Il testo adottato stabilisce che a partire dal 2028 gli edifici di nuova costruzione dovranno essere ad impatto zero, ad eccezione degli edifici occupati, gestiti o di proprietà di autorità pubbliche che dovranno soddisfare tale requisito già a partire dal 2026. Inoltre, sempre entro il 2028 i nuovi edifici – dove economicamente e tecnicamente fattibile – dovranno essere dotati di tecnologie solari, mentre gli edifici residenziali in fase di ristrutturazione, avranno a disposizione fino al 2032 per adeguarsi. Sul fronte delle ristrutturazioni, la Direttiva propone nuovi standard minimi di prestazione energetica e stabilisce che gli edifici residenziali dovrebbero raggiungere almeno la classe di prestazione energetica E entro il 2030 e D entro il 2033, mentre, gli edifici non residenziali e pubblici dovrebbero raggiungere le stesse classi rispettivamente entro il 2027 e il 2030. Per tener conto dei diversi patrimoni edilizi dei Paesi membri, la Direttiva prevede che la classe G dovrebbe corrispondere al 15% degli edifici nazionali con le peggiori prestazioni energetiche.
La proposta stabilisce inoltre degli obiettivi comuni che, tuttavia, saranno gli Stati membri a declinare attraverso misure e incentivi stabiliti nei Piani nazionali di ristrutturazione.

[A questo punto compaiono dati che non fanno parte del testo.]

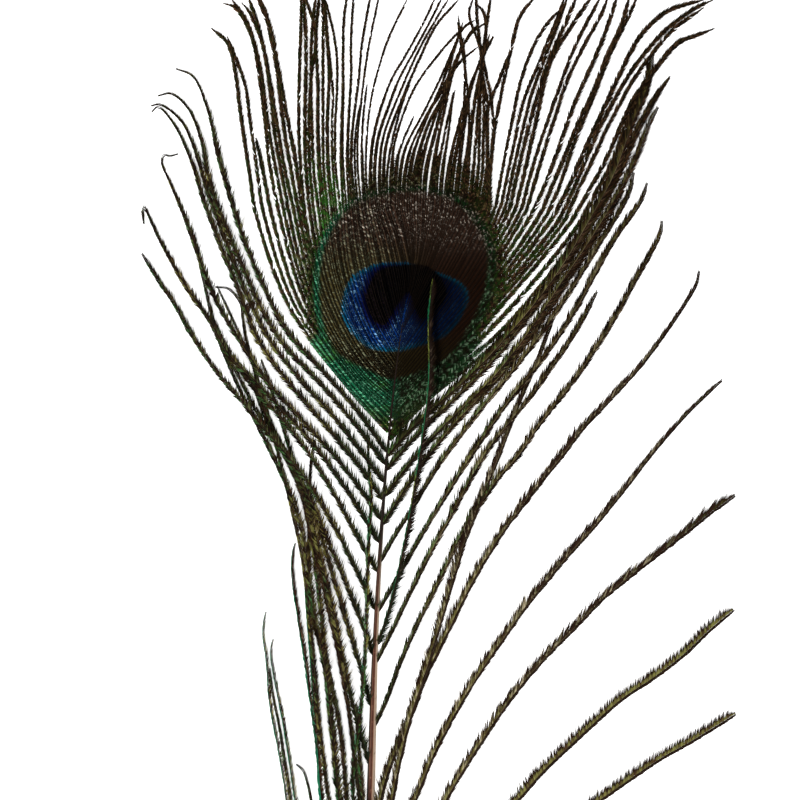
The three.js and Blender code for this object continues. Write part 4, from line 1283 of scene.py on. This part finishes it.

All’interno di questi ultimi, ciascun Paese potrà stabilire delle deroghe, ad esempio per edifici di valore storico ed architettonico, monumenti e luoghi di culto e per interventi di riqualificazione di alloggi popolari che potrebbero comportare aumenti degli affitti non compensabili attraverso il risparmio energetico derivante dalla riqualificazione.
Alla luce dell’attuale scenario energetico, il miglioramento delle prestazioni negli edifici così come previsto dalla nuova normativa, potrebbe avere un impatto positivo non solo dal punto di vista ambientale, riducendo le emissioni climalteranti e la dipendenza del settore edilizio dai combustibili fossili, ma anche sociale. Infatti, soprattutto nel nostro Paese, considerando le oscillazioni dei prezzi dell’energia dell’ultimo anno, l’efficientamento del parco immobiliare potrebbe consentire una riduzione della domanda di energia e quindi delle bollette energetiche. In tal misura, la proposta si configura uno strumento cardine nella lotta alla povertà energetica che l’UE considera prioritaria nella transizione verso un sistema energetico pulito per tutti i cittadini. Da ultimo, è necessario considerare come la strategia europea di decarbonizzazione dell’edilizia – al pari di quella prevista per altri settori economici – comporterebbe benefici in termini di occupazione e di creazione di valore economico e sociale. E ciò è facilmente intuibile considerando i risultati ottenuti dal Superbonus 110% e dalle altre agevolazioni edilizie, che hanno trainato la crescita del settore delle costruzioni negli ultimi due anni.
In virtù di ciò, attraverso la revisione degli incentivi fiscali e dei modelli di finanziamento, tale progetto legislativo, seppur sfidante, soprattutto per un contesto come quello italiano, rappresenta una grande opportunità per la riqualificazione di un patrimonio edilizio che attualmente risulta essere particolarmente impattante su molteplici fronti.
Come detto in precedenza, la proposta normativa ha ottenuto il primo sì da parte del Parlamento europeo. Il prossimo step previsto dall’iter legislativo è il voto dell’Assemblea plenaria, che verrà espresso durante la sessione del 13 – 16 marzo p.v. A seguire si avvierà una successiva fase di negoziati tra il Parlamento e il Consiglio europeo per la definizione della versione ultima della legge.